*Given problem:*
In the listing below, find every line with the string "scene" and pull it out.

*Dataset extract:*

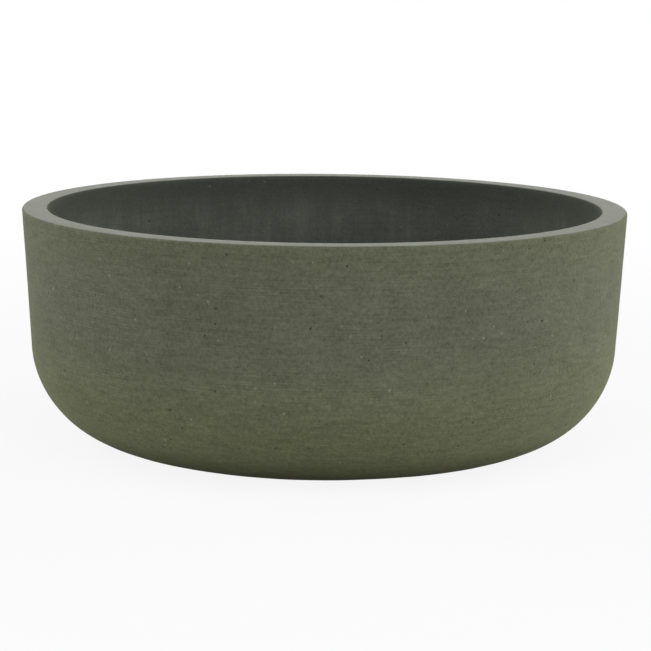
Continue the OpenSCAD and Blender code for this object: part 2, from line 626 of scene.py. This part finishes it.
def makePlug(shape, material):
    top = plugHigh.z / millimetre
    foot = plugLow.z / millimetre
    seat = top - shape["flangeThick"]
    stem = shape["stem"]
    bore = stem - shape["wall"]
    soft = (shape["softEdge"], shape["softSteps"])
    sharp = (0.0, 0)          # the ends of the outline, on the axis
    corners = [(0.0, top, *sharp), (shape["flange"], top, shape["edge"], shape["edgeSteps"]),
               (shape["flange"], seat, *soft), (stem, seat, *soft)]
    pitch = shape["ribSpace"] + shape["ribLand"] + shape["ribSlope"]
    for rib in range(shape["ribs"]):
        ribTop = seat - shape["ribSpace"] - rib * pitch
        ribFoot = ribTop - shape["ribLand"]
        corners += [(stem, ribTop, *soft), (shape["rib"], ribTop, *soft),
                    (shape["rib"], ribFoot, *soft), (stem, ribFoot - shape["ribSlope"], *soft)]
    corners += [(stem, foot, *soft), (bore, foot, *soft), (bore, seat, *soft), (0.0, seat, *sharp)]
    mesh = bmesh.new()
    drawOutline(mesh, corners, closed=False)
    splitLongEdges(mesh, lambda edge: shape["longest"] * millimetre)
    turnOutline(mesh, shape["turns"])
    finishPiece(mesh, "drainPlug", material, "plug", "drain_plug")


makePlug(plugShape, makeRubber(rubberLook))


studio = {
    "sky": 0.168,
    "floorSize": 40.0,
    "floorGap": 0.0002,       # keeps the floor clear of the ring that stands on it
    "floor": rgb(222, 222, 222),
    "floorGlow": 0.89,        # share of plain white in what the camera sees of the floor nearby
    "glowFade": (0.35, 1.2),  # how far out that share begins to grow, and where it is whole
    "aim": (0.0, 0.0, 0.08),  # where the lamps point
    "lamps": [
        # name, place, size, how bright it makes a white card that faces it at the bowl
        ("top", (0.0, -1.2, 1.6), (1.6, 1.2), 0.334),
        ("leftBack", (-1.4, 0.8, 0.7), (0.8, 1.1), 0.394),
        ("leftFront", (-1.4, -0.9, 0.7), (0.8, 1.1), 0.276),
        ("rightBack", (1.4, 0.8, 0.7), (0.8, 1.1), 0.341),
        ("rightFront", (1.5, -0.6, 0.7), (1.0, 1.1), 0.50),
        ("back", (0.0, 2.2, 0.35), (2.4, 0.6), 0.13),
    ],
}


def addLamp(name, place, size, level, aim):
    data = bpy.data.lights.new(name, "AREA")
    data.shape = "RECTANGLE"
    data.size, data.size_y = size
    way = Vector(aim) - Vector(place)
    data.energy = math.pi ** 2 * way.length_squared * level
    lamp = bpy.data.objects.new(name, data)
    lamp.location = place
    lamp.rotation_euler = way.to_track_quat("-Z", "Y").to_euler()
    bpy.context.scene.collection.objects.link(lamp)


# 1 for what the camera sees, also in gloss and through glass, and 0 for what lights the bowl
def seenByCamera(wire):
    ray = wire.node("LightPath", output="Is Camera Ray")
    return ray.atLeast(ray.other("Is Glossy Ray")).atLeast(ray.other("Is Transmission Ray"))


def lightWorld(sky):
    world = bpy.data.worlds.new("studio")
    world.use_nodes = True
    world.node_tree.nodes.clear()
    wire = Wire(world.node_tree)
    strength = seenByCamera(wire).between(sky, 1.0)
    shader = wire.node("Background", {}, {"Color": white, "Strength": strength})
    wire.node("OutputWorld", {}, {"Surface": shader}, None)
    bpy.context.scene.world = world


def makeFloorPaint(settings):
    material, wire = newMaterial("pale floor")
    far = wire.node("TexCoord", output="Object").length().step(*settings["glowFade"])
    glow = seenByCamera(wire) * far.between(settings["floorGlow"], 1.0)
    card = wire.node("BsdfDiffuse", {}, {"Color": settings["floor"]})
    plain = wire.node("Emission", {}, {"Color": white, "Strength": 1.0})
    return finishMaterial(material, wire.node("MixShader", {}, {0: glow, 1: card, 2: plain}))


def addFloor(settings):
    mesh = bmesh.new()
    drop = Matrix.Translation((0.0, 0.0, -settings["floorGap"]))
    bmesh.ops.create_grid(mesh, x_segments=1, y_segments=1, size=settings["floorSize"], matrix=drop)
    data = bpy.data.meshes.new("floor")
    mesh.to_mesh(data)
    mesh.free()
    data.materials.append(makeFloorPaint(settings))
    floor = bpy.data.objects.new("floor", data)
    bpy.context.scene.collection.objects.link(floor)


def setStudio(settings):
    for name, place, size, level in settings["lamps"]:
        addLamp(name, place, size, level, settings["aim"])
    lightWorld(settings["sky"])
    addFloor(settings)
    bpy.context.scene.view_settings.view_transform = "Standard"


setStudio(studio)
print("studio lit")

*Solution to this problem:*
Continue the OpenSCAD and Blender code for this object: part 2, from line 626 of scene.py. This part finishes it.
    bpy.context.scene.collection.objects.link(lamp)
    bpy.context.scene.world = world
    bpy.context.scene.collection.objects.link(floor)
    bpy.context.scene.view_settings.view_transform = "Standard"